Rakisha Kearns-White
Rakisha Kearns-White is a 2023 Library Journal Mover and Shaker as well as the 2022 recipient of Brooklyn Public Library's Dr. Lucille C. Thomas Award for Excellence in Librarianship. She was a young adult librarian for 19 years at the Brooklyn Public Library's Central Branch before being promoted to manager of the library’s Kings Bay branch in February 2024. She is known for being her library's sex positive, BTS-loving, period equity advocate. Her focus over the past seven years has been facilitating sexuality education for teens; advocating for the prevention of compassion fatigue in library workers; and making the public library a welcoming space for all. She was elected recently to the executive board of the New York Library Association and as librarian vice president for the Brooklyn Library Guild, union Local 1482. Finally, Rakisha has spent the last two years speaking at various library conferences and panels on the importance of menstrual advocacy and sex education literacy in libraries; creating LGBTQ+ inclusive library spaces; and how library workers can stay motivated during tough times.
Elaine Tai
Elaine Tai is a Supervising Librarian at the Berkeley Public Library, where she helps guide and coordinate services and community engagement to serve local children and families. She’s greatly interested in the intersection of social justice and librarianship and the biases rooted throughout our profession, as well as issues like wayfinding and usability.

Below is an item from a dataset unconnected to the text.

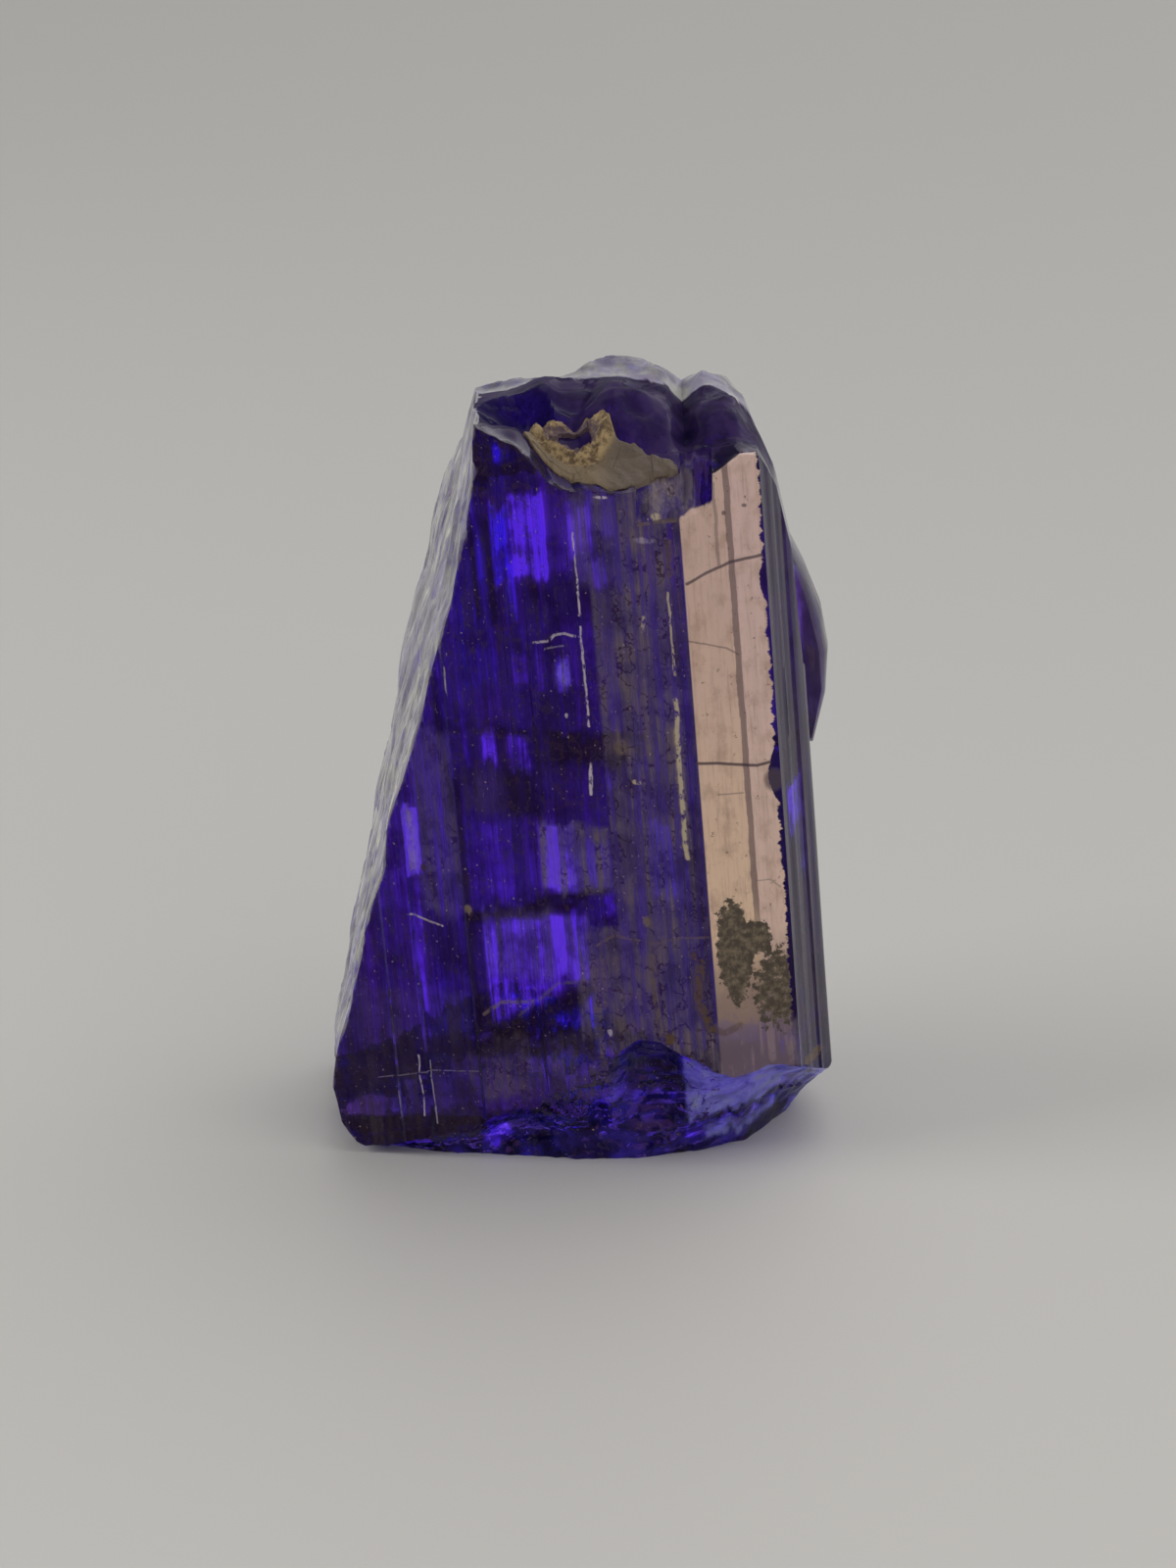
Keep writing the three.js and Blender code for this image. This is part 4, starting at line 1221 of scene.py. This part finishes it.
# %% Crust finish
RING_HEIGHT = 32.8
RING_ACROSS = RING_AT[0] + LEAN * RING_HEIGHT
GRAIN_DEPTH = 0.00012


def crust_finish():
    finish = Finish(bpy.data.materials.new("ochre_crust"))
    across, depth, height = growth_place(finish)
    crumbs = finish.noise(finish.vector(across * 3, depth * 3, height * 3), 6, 0.66)
    grain = finish.noise(finish.vector(across * 13, depth * 13, height * 13), 3, 0.6)
    aside = (across - RING_ACROSS) / RING_WIDE[0]
    behind = (depth - RING_AT[1]) / RING_WIDE[1]
    middle = finish.move("LENGTH", finish.vector(aside, behind, 0.0))
    worn = middle + (crumbs - 0.5) * 0.7
    ring = finish.ramp(worn, 1.1, 1.3, 1, 0)
    ochre = finish.blend(srgb(92, 72, 50), srgb(176, 152, 110), finish.ramp(crumbs, 0.38, 0.64))
    tongue = finish.blend(srgb(122, 104, 78), srgb(94, 80, 68), finish.ramp(across, 2.4, 4.2))
    tongue = finish.blend(tongue, srgb(78, 68, 60), finish.ramp(crumbs, 0.5, 0.72, 0, 0.7))
    colour = finish.blend(tongue, ochre, ring)
    hollow = finish.ramp(worn + (grain - 0.5) * 0.6, 0.55, 0.8, 0.8, 0)
    colour = finish.blend(colour, srgb(80, 60, 82), hollow)
    colour = finish.blend(colour, srgb(58, 44, 40), finish.ramp(grain, 0.58, 0.72) * 0.6)
    rough = crumbs * 0.7 + grain * 0.3
    relief = finish.add("ShaderNodeBump", None, Strength=0.5, Distance=GRAIN_DEPTH, Height=rough)
    dull = 0.72 - (1 - ring) * 0.25
    body = finish.add("ShaderNodeBsdfPrincipled", None, Base_Color=colour, Roughness=dull, Normal=relief)
    finish.add("ShaderNodeOutputMaterial", None, body)
    return finish.owner


crust.data.materials.clear()
crust.data.materials.append(crust_finish())
print("crust nodes:", len(crust.data.materials[0].node_tree.nodes))

# %% [markdown]
# ## Floor
# A plain pale floor carries the crystal, wide enough that its edge is never seen. It throws soft light up
# into the foot, as the sheet under a stone that is being photographed does.

# %% Floor
FLOOR_HALF = 2000
FLOOR_COLOUR, FLOOR_ROUGHNESS = (0.6, 0.59, 0.57), 0.6


def plain_finish(name, colour, roughness):
    finish = Finish(bpy.data.materials.new(name))
    body = finish.add("ShaderNodeBsdfPrincipled", None, Base_Color=colour, Roughness=roughness)
    finish.add("ShaderNodeOutputMaterial", None, body)
    return finish.owner


floor_corners = [(x * FLOOR_HALF, y * FLOOR_HALF, 0) for x, y in ((-1, -1), (1, -1), (1, 1), (-1, 1))]
floor = mesh_object("floor", floor_corners, [[0, 1, 2, 3]])
floor.data.materials.append(plain_finish("pale_floor", FLOOR_COLOUR, FLOOR_ROUGHNESS))
print("floor width, mm:", 2 * FLOOR_HALF)

# %% [markdown]
# ## Lights
# A glossy stone mirrors its lamps, and a small lamp leaves a hard white spot on it. So the lights are
# large: a window at the left, a warm fill at the front right, and a very wide sun for the light of the
# whole studio. Each lamp is placed by its direction and distance from the middle of the crystal, and turned
# towards it.

# %% Soft lights
AIM_HEIGHT = 15.63
AIM = Vector((-MEASURED_MIDDLE[0], -MEASURED_MIDDLE[1], AIM_HEIGHT)) * MM
SOFT_LIGHTS = [
    ("window", -80, 30, 320, 180, 0.36, (1, 0.99, 0.96)),
    ("front fill", 35, 8, 300, 300, 0.38, (1, 0.94, 0.88)),
]
SUN_STRENGTH, SUN_WIDTH, SUN_COLOUR = 1.5, math.radians(90), (1, 0.99, 0.975)
SUN_TURN = (math.radians(38), 0, math.radians(125))


def hang(name, data):
    """An object for a lamp or a camera, in the scene."""
    thing = bpy.data.objects.new(name, data)
    bpy.context.scene.collection.objects.link(thing)
    return thing


def look_at_stone(thing, azimuth, elevation, distance):
    """Puts a thing at a distance in that direction, turned towards the middle of the crystal."""
    level = math.cos(elevation)
    back = Vector((math.sin(azimuth) * level, -math.cos(azimuth) * level, math.sin(elevation)))
    thing.location = AIM + back * distance * MM
    thing.rotation_euler = (-back).to_track_quat("-Z", "Y").to_euler()


for name, azimuth, elevation, distance, side, watts, colour in SOFT_LIGHTS:
    lamp = bpy.data.lights.new(name, "AREA")
    lamp.shape = "RECTANGLE"
    lamp.size = lamp.size_y = side * MM
    lamp.energy = watts
    lamp.color = colour
    look_at_stone(hang(name, lamp), math.radians(azimuth), math.radians(elevation), distance)
sun = bpy.data.lights.new("broad studio light", "SUN")
sun.energy = SUN_STRENGTH
sun.angle = SUN_WIDTH
sun.color = SUN_COLOUR
hang("broad studio light", sun).rotation_euler = SUN_TURN
print("lights:", [lamp.name for lamp in bpy.data.lights])

# %% [markdown]
# ## Grey room
# What the stone mirrors and bends towards the eye is mostly the room. A room that is pale low down behind
# the stone and dim elsewhere lights it from behind, and leaves the front faces dark enough to show their
# violet. A picture of a real room would do this too, but would bring its own windows into the faces.

# %% Room
def grey_room():
    """A room that is pale behind the stone and dim in front of it."""
    room = Finish(bpy.data.worlds.new("grey room"))
    way = room.add("ShaderNodeTexCoord").part("Generated")
    split = room.add("ShaderNodeSeparateXYZ", None, way)
    wall = room.ramp(split.part("Y"), -0.3, 0.5) * room.ramp(split.part("Z"), 0.4, 0.65, 1, 0)
    above = room.blend((0.09, 0.09, 0.09), (0.2, 0.2, 0.2), room.ramp(split.part("Z"), 0.4, 0.9))
    colour = room.blend(above, (0.45, 0.45, 0.44), wall)
    light = room.add("ShaderNodeBackground", None, colour, 1.0)
    room.add("ShaderNodeOutputWorld", None, light)
    return room.owner


bpy.context.scene.world = grey_room()
print("room nodes:", len(bpy.context.scene.world.node_tree.nodes))

# %% [markdown]
# ## Camera
# A long lens a little above the stone shows it nearly without perspective, as pictures of stones are mostly
# taken. Its distance follows from the lens and the height of the crystal.

# %% Camera
CAMERA_ELEVATION, CAMERA_DISTANCE = math.radians(18), 165.8
FOCAL_LENGTH, SENSOR = 85, 36
NEAREST, FARTHEST = 0.005, 20
lens = bpy.data.cameras.new("camera")
lens.lens = FOCAL_LENGTH
lens.sensor_width = SENSOR
lens.clip_start = NEAREST
lens.clip_end = FARTHEST
camera = hang("camera", lens)
look_at_stone(camera, 0, CAMERA_ELEVATION, CAMERA_DISTANCE)
bpy.context.scene.camera = camera
bpy.context.scene.view_settings.view_transform = "Standard"
print("camera distance, mm:", CAMERA_DISTANCE)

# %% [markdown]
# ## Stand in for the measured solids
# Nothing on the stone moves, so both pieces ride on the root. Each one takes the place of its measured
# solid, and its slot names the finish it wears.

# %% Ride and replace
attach(crystal, "root")
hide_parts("crystal")
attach(crust, "root")
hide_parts("matrix_crust")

She has various professional affiliations, including Youth Programming Advisory for the Bay Area Book Festival, Advisory Board for California Libraries Learn (a California State Library & CLA project), and Chair for the APALA Program Planning Committee, having previously worked on various other award and professional development committees. She is also the author of the picture book Yes Means Yes, illustrated by Kai Kwong, and now out from Ulysses Press. In her spare time she is a wannabe patron of the arts, mineral specimen addict, and a [very] amateur artist.